:: EXERCISE ::
Repeat verbatim only the lines from the opening of the material below through the one that contains "segments=1, least_angle=SQUARE_CORNER, where=is_lower)".

:: GIVEN DATA ::
* Start *
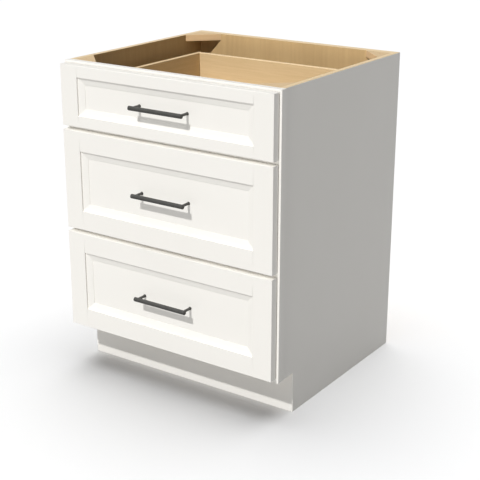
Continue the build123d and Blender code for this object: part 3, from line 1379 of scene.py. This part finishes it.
@dataclass
class DrawerBox:
    """One drawer's maple box: front, back, two sides and a thin bottom."""

    shop: Workshop
    drawer: Drawer
    board: float = 12.7 * MM
    top_round: float = 2.2 * MM
    ease: float = 0.5 * MM

    def build(self) -> None:
        """Make the box's boards."""
        node = f"{self.drawer}_drawer_box"
        front_low, front_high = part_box(f"{node}_front")
        back_low, back_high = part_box(f"{node}_back")
        front = Shape().block(front_low, front_high, Axis.X, Axis.Y)
        self.shop.stand_for(f"{node}_front", self.eased(front))
        back = Shape().block(back_low, back_high, Axis.X, Axis.Y)
        self.shop.stand_for(f"{node}_back", self.eased(back))
        low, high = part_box(f"{node}_sides")
        low.x = high.x - self.board
        side = Shape().block(low, high, Axis.Y, Axis.X)
        self.shop.stand_for(f"{node}_sides", self.eased(side).mirrored())
        low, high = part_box(f"{node}_bottom")
        low.x, high.x = front_low.x, front_high.x
        low.y, high.y = front_high.y, back_low.y
        self.shop.stand_for(f"{node}_bottom", Shape().block(low, high, Axis.X, Axis.Z))

    def eased(self, shape: Shape) -> Shape:
        """Round a board's top edges over, and ease its lower ones.

        Args:
            shape: The board.

        Returns:
            The same shape.
        """
        top = max(vert.co.z for vert in shape.mesh.verts)

        def is_top(edge: Edge) -> bool:
            """Return whether an edge lies along the board's top."""
            return lies_at(edge, Axis.Z, top) and edge.calc_length() > 2 * self.board

        def is_lower(edge: Edge) -> bool:
            """Return whether an edge is one of the others."""
            return not is_top(edge)

        shape.soften(self.top_round, segments=3, where=is_top)
        return shape.soften(self.ease, segments=1, least_angle=SQUARE_CORNER, where=is_lower)


@dataclass
class Pull:
    """One drawer's bar pull: a round bar on two posts, held by screws from inside the box."""

    shop: Workshop
    drawer: Drawer
    spacing: float = 152.4 * MM
    bar_sides: int = 48
    end_round: float = 1.0 * MM
    post_radius: float = 4.5 * MM
    post_sides: int = 32
    neck_radius: float = 3.6 * MM
    collar_height: float = 2.2 * MM
    collar_slope: float = 0.9 * MM
    collar_round: float = 0.3 * MM
    shank_radius: float = 2.08 * MM
    shank_sides: int = 16
    head_radius: float = 4.2 * MM
    head_height: float = 2.6 * MM
    head_sides: int = 24
    slot_width: float = 1.1 * MM
    slot_depth: float = 1.2 * MM
    slot_margin: float = 0.77 * MM

    def build(self) -> None:
        """Make the bar, its posts and its screws."""
        node = f"{self.drawer}_drawer_pull"
        low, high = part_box(f"{node}_bar")
        centre = (low + high) / 2
        bar = Shape().rod(Axis.X, centre, (high.z - low.z) / 2, high.x - low.x, self.bar_sides)
        bar.soften(self.end_round, segments=3, least_angle=SQUARE_CORNER)
        self.shop.stand_for(f"{node}_bar", bar)
        self.shop.stand_for(f"{node}_posts", self.posts(centre))
        self.shop.stand_for(f"{node}_screws", self.screws())

    def posts(self, bar_centre: Vector) -> Shape:
        """Make the two posts, which widen to a collar on the panel.

        Args:
            bar_centre: The middle of the bar.

        Returns:
            The posts.
        """
        panel_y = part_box(f"{self.drawer}_drawer_pull_posts")[1].y
        foot = Vector((self.spacing / 2, panel_y, bar_centre.z))
        length = panel_y - bar_centre.y
        profile = [
            (0.0, 0.0),
            (self.post_radius - self.collar_round, 0.0),
            (self.post_radius, -self.collar_round),
            (self.post_radius, -self.collar_height),
            (self.neck_radius, -self.collar_height - self.collar_slope),
            (self.neck_radius, -length),
            (0.0, -length),
        ]
        return Shape().turned(Axis.Y, foot, profile, self.post_sides).mirrored()

    def screws(self) -> Shape:
        """Make the two screws, with slotted heads inside the box.

        Returns:
            The screws.
        """
        low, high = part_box(f"{self.drawer}_drawer_pull_screws")
        shank_end = high.y - self.head_height
        middle = Vector((self.spacing / 2, (low.y + shank_end) / 2, (low.z + high.z) / 2))
        head = Vector((middle.x, high.y - self.head_height / 2, middle.z))
        shape = Shape()
        shape.rod(Axis.Y, middle, self.shank_radius, shank_end - low.y, self.shank_sides)
        shape.rod(Axis.Y, head, self.head_radius, self.head_height, self.head_sides)
        self.cut_slot(shape, high.y, middle.z)
        return shape.mirrored()

    def cut_slot(self, shape: Shape, face_y: float, z: float) -> None:
        """Sink a driver slot into a screw head that faces the back.

        Args:
            shape: The mesh with the head.
            face_y: Where the head's flat face is.
            z: The height of the slot's middle.
        """

        half_width = self.slot_width / 2

        def on_head(face: Face) -> bool:
            """Return whether a face lies on the head's flat face."""
            return lies_at(face, Axis.Y, face_y)

        def in_slot(face: Face) -> bool:
            """Return whether a face of the head is the slot's, not a sliver at its ends."""
            inside = all(abs(vert.co.z - z) < half_width + COINCIDENT for vert in face.verts)
            return on_head(face) and inside and face.calc_area() > self.slot_width**2

        flat = [face for face in shape.mesh.faces if on_head(face)]
        bmesh.ops.inset_individual(shape.mesh, faces=flat, thickness=self.slot_margin, depth=0.0)
        for edge_z in (z - half_width, z + half_width):
            shape.split(on_head, Axis.Z, edge_z)
        slot = [face for face in shape.mesh.faces if in_slot(face)]
        shape.sink(slot, Axis.Y.unit * -self.slot_depth)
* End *
:: WRITTEN REPLY ::
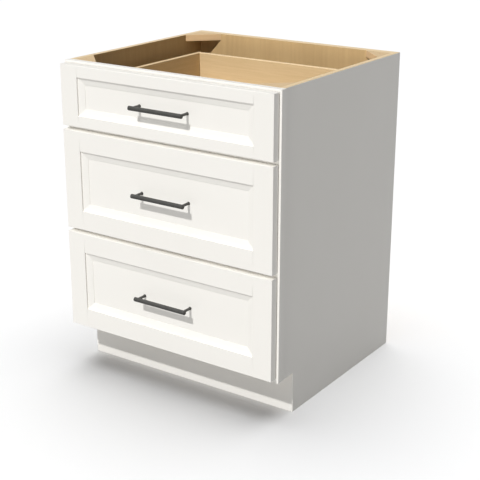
Continue the build123d and Blender code for this object: part 3, from line 1379 of scene.py. This part finishes it.
@dataclass
class DrawerBox:
    """One drawer's maple box: front, back, two sides and a thin bottom."""

    shop: Workshop
    drawer: Drawer
    board: float = 12.7 * MM
    top_round: float = 2.2 * MM
    ease: float = 0.5 * MM

    def build(self) -> None:
        """Make the box's boards."""
        node = f"{self.drawer}_drawer_box"
        front_low, front_high = part_box(f"{node}_front")
        back_low, back_high = part_box(f"{node}_back")
        front = Shape().block(front_low, front_high, Axis.X, Axis.Y)
        self.shop.stand_for(f"{node}_front", self.eased(front))
        back = Shape().block(back_low, back_high, Axis.X, Axis.Y)
        self.shop.stand_for(f"{node}_back", self.eased(back))
        low, high = part_box(f"{node}_sides")
        low.x = high.x - self.board
        side = Shape().block(low, high, Axis.Y, Axis.X)
        self.shop.stand_for(f"{node}_sides", self.eased(side).mirrored())
        low, high = part_box(f"{node}_bottom")
        low.x, high.x = front_low.x, front_high.x
        low.y, high.y = front_high.y, back_low.y
        self.shop.stand_for(f"{node}_bottom", Shape().block(low, high, Axis.X, Axis.Z))

    def eased(self, shape: Shape) -> Shape:
        """Round a board's top edges over, and ease its lower ones.

        Args:
            shape: The board.

        Returns:
            The same shape.
        """
        top = max(vert.co.z for vert in shape.mesh.verts)

        def is_top(edge: Edge) -> bool:
            """Return whether an edge lies along the board's top."""
            return lies_at(edge, Axis.Z, top) and edge.calc_length() > 2 * self.board

        def is_lower(edge: Edge) -> bool:
            """Return whether an edge is one of the others."""
            return not is_top(edge)

        shape.soften(self.top_round, segments=3, where=is_top)
        return shape.soften(self.ease, segments=1, least_angle=SQUARE_CORNER, where=is_lower)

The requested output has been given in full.